Nothing else mind-blowing. Fiancé wanted to see the Mario movie, I obliged. My guess on why the plot was so lazy was a confidence that this material deserves it, that the mythological power of this little Italian man and his quest does not need ironic punch-up because it’s so elemental. Saw “Monsieur Hulot's Holiday” to test out a sound system, and had a lot more organic fun laughing at Tati’s tennis racket power stance than CGI Mario jumping on a bullet. Tied it off with the Joe Bob Briggs presentation of “Uncle Sam,” which was the only way I’d recommend seeing it.
I like your comics picks, but no Chris Ware? He's my favorite of that generation of writers.
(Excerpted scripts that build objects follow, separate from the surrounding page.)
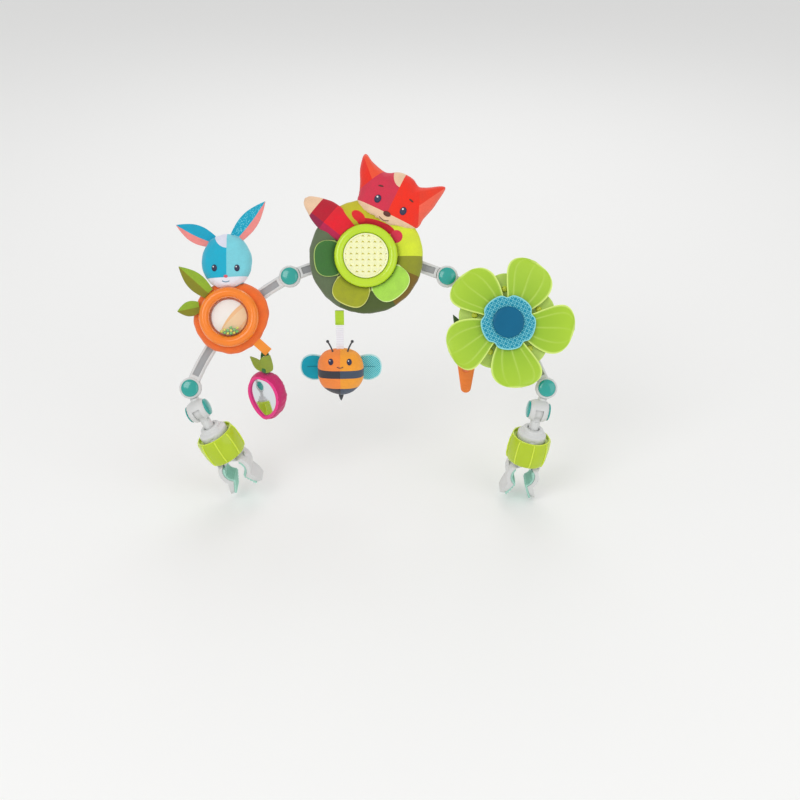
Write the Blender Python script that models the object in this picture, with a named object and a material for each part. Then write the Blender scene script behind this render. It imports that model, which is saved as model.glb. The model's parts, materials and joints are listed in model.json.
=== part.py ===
"""Stroller toy arch: two tube clamps carry a jointed arch with soft, turning and hanging toys.

Metres. +Z is up, +X runs from the left clamp to the right one and -Y faces the viewer.
The origin is the centre of the left tube seat. Each clamp stands on its own leaning
axis, with its tube along Y. The three links of the arch lie in one plane that leans back.
In that plane's frame x runs along the arch, y runs up it and z points to the viewer.
"""

from math import acos, asin, atan2, cos, degrees, pi, radians, sin, sqrt

import bmesh
import bpy
from mathutils import Matrix, Vector

# Fits
SEAT_GAP = 0.0003
RUN_GAP = 0.0003
OVERRUN = 0.004
BITE = 0.0008
WELD = 0.000001
SMOOTH_DEGREES = 40.0

# Facets round a bore, a hub and a large ring
BORE_STEPS = 8
HUB_STEPS = 16
LARGE_STEPS = 22
LINK_STEPS = 7

# Stance of the arch
ARCH_LEAN_DEGREES = 28.0
LEFT_CLAMP_LEAN_DEGREES = 28.0
RIGHT_CLAMP_LEAN_DEGREES = 11.0
TILT_PIN_SPAN = 0.4412
TILT_PIN_HEIGHT = 0.093
ELBOW_SPREAD = 0.0104
ELBOW_RISE = 0.029
SHOULDER_SPAN = 0.204
SHOULDER_RISE = 0.174

# Clamp body, along the clamp's axis from the centre of the tube
TUBE_RADIUS = 0.013
SADDLE_LAND_WIDTH = 0.008
CORE_HALF_WIDTH = 0.0097
CORE_HALF_DEPTH = 0.0125
CORE_CORNER = 0.003
FLANGE_BASE = 0.0472
FLANGE_THICKNESS = 0.0025
FLANGE_RADIUS = 0.0225
TRUNNION_OFFSET = 0.0127
TRUNNION_HEIGHT = 0.044
TRUNNION_RADIUS = 0.0018
TRUNNION_BAR_REACH = 0.0156
TRUNNION_BAR_SETBACK = 0.0002
TRUNNION_BAR_DROP = 0.0038

# Clamp jaws
JAW_THICKNESS = 0.005
JAW_NECK_HALF_WIDTH = 0.009
JAW_PADDLE_HALF_WIDTH = 0.017
JAW_SHOULDER_LOW = 0.012
JAW_SHOULDER_HIGH = 0.0185
JAW_TIP_DEPTH = 0.033
JAW_TIP_REACH = 0.0195
JAW_TIP_THICKNESS = 0.0042
JAW_WRAP_DEGREES = 55.0
JAW_BACK_WRAP_DEGREES = 36.0
JAW_BUMP_RADIUS = 0.0046
JAW_BUMP_HEIGHT = 0.0022
JAW_BUMP_PLACE = 0.0085
CAM_NIB_RADIUS = 0.0202
CAM_NIB_HALF_ANGLE_DEGREES = 17.3
CAM_NIB_BASE = 0.026
CAM_NIB_TOP = 0.034

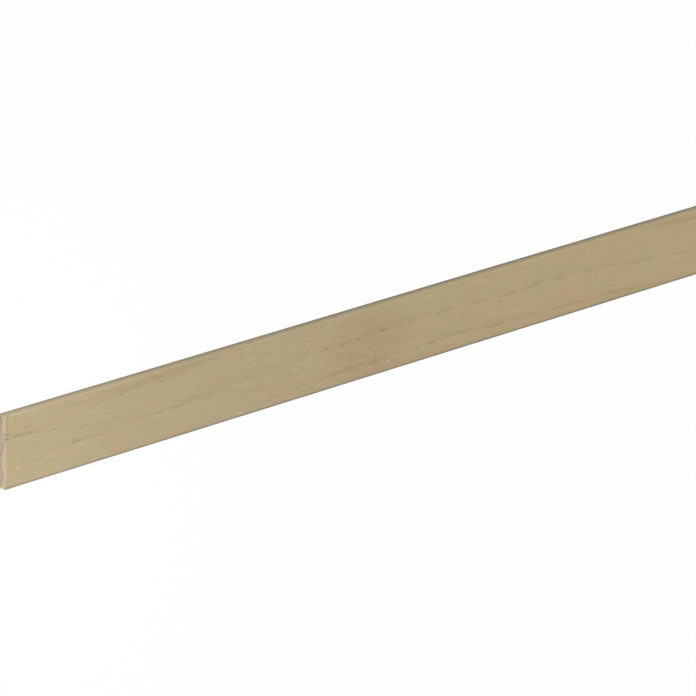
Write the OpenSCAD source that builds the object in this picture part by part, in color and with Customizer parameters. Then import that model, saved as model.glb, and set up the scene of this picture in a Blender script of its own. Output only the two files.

The Radley piece sounds interesting, definitely going to check it out. Wicked and divine by gillen I haven't read yet, but I did read his more recent once and future by him and Dan mora which has a messing with mythology comic vibe to it.
I think if anyone has traveled to the level that you do, if they didn't amass stuff like that they're probably missing out. Comic shops are the best places to check out wherever you are whether your a hobbyist or not. There's something about the comic medium that elevates it over a book store or Cafe or any other space you can occupy as an out of towner. I visited a shop on a college town recently and walked out with a cap comic for a buck that now has me wanting to get the rest of that run just due to a couple of scenes with taskmaster.
The ellis book sounds interesting as always, curious about waid's earnest Archie as you put it since I always saw Archie as unapologetically earnest in its pg rated high schoolery.
The last things I saw Buscemi, furlong and Rourke in were 30 rock, American history x and double team, so a bit if an interesting contrast came across my mind as you described that film. The sound system sounds dope.
I like how the book battle has turned into its own recurring bit. I've been trying to shed some stuff myself and the progress is hard to track. I think I now get why that folding clothes lady was such a big thing.